- [Given instruction]
In the records that follow, show each line where the word "with" is present.

[Begin Input]

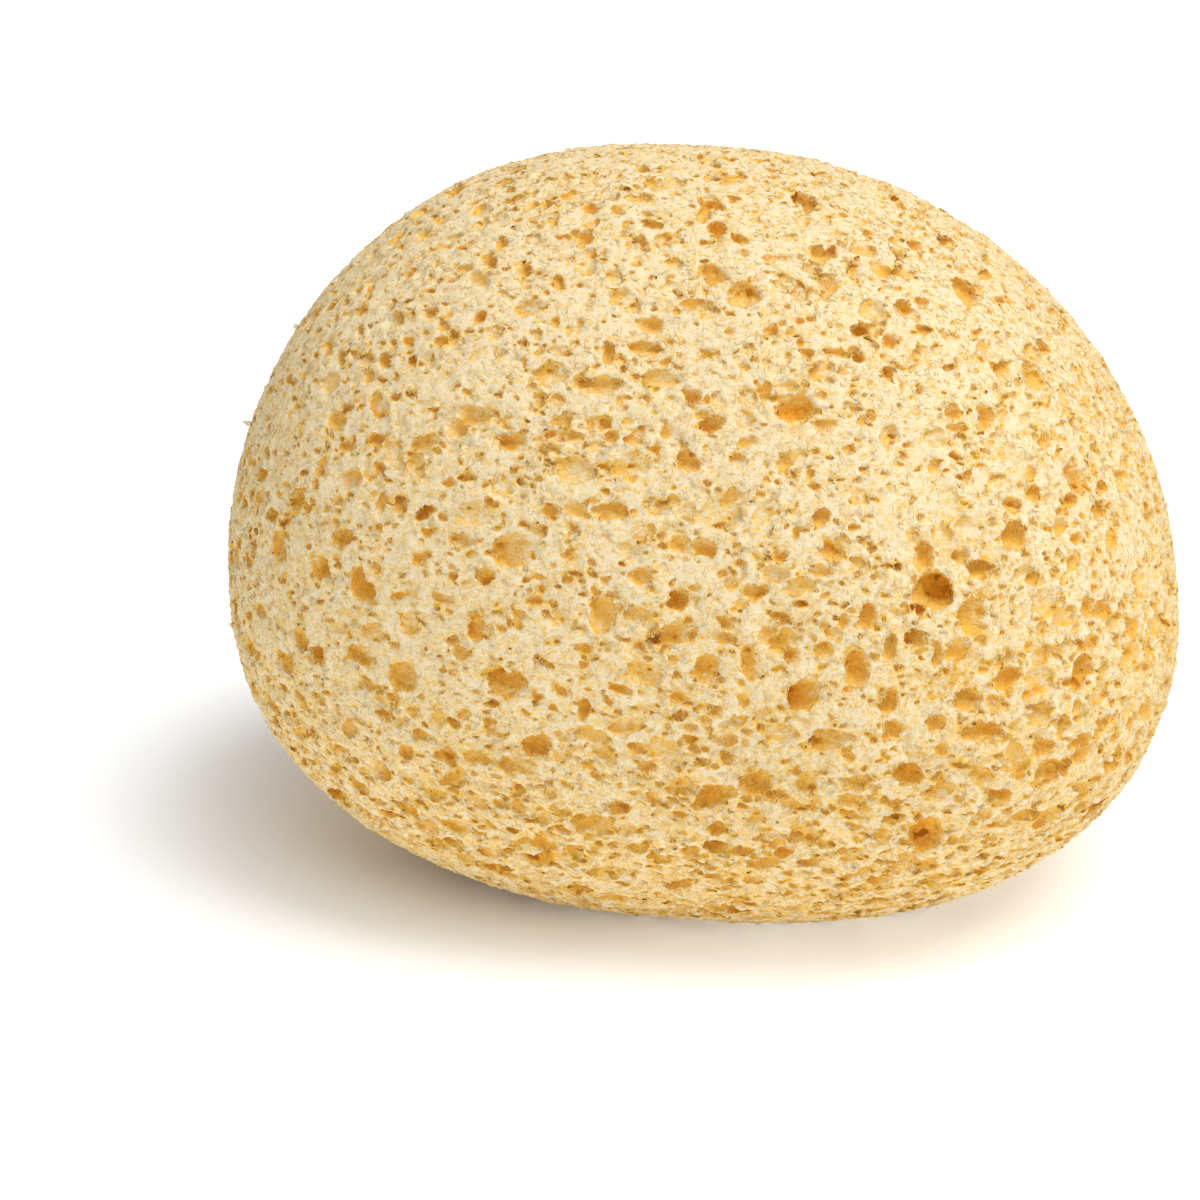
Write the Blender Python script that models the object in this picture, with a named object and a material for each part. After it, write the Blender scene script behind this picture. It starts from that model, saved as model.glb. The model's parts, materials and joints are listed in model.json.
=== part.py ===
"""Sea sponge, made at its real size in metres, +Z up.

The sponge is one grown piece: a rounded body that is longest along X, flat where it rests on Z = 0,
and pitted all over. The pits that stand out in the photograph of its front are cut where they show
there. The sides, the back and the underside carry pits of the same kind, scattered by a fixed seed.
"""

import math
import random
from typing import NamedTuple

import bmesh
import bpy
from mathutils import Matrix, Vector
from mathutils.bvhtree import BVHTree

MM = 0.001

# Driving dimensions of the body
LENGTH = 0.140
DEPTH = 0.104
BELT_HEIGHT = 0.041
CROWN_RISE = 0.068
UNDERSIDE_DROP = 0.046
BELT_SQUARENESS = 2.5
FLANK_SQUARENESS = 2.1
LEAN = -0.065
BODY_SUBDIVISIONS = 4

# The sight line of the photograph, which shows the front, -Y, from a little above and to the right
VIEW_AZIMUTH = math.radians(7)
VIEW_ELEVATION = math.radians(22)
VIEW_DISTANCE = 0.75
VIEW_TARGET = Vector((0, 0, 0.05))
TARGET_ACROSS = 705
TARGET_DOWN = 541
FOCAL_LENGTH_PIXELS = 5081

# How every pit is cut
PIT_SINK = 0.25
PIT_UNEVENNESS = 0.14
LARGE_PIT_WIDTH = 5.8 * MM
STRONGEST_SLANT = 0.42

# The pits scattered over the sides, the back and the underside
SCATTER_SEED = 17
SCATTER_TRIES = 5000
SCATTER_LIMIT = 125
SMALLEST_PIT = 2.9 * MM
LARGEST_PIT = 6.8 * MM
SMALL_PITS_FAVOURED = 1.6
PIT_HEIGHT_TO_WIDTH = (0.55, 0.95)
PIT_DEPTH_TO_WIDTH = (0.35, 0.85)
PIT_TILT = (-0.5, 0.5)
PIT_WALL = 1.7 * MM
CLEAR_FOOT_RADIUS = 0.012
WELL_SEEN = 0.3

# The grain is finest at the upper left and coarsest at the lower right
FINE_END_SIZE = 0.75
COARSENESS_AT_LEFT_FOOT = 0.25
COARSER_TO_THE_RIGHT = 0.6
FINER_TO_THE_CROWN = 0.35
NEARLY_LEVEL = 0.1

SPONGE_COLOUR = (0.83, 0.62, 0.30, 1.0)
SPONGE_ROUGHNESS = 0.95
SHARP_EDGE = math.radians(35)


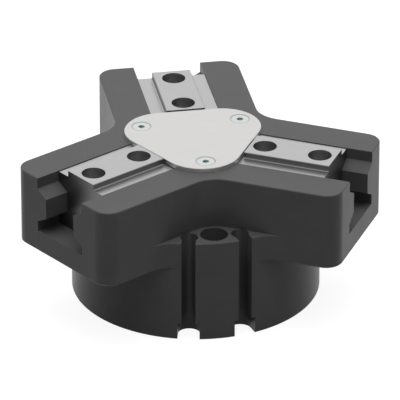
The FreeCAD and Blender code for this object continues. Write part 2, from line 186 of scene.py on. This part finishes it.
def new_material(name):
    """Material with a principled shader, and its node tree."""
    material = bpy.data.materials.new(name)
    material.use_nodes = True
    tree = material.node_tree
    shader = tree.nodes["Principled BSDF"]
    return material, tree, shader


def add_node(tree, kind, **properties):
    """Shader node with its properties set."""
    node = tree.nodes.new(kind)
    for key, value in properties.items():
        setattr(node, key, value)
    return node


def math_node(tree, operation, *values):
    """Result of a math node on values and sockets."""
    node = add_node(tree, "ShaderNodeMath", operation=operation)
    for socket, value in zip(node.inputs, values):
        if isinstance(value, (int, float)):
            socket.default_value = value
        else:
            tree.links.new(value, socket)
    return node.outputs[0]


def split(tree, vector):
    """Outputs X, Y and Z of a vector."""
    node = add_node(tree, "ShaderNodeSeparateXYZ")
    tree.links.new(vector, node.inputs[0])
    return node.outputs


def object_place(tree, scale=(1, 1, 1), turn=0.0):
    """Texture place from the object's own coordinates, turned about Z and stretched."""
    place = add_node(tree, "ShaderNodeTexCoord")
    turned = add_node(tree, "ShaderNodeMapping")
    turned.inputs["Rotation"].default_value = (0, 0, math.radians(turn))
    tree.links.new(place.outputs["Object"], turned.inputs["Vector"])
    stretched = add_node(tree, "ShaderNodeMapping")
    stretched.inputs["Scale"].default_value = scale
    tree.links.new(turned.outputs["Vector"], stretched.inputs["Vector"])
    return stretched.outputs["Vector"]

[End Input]

- [Expected output]
Write the Blender Python script that models the object in this picture, with a named object and a material for each part. After it, write the Blender scene script behind this picture. It starts from that model, saved as model.glb. The model's parts, materials and joints are listed in model.json.
    """Material with a principled shader, and its node tree."""
    """Shader node with its properties set."""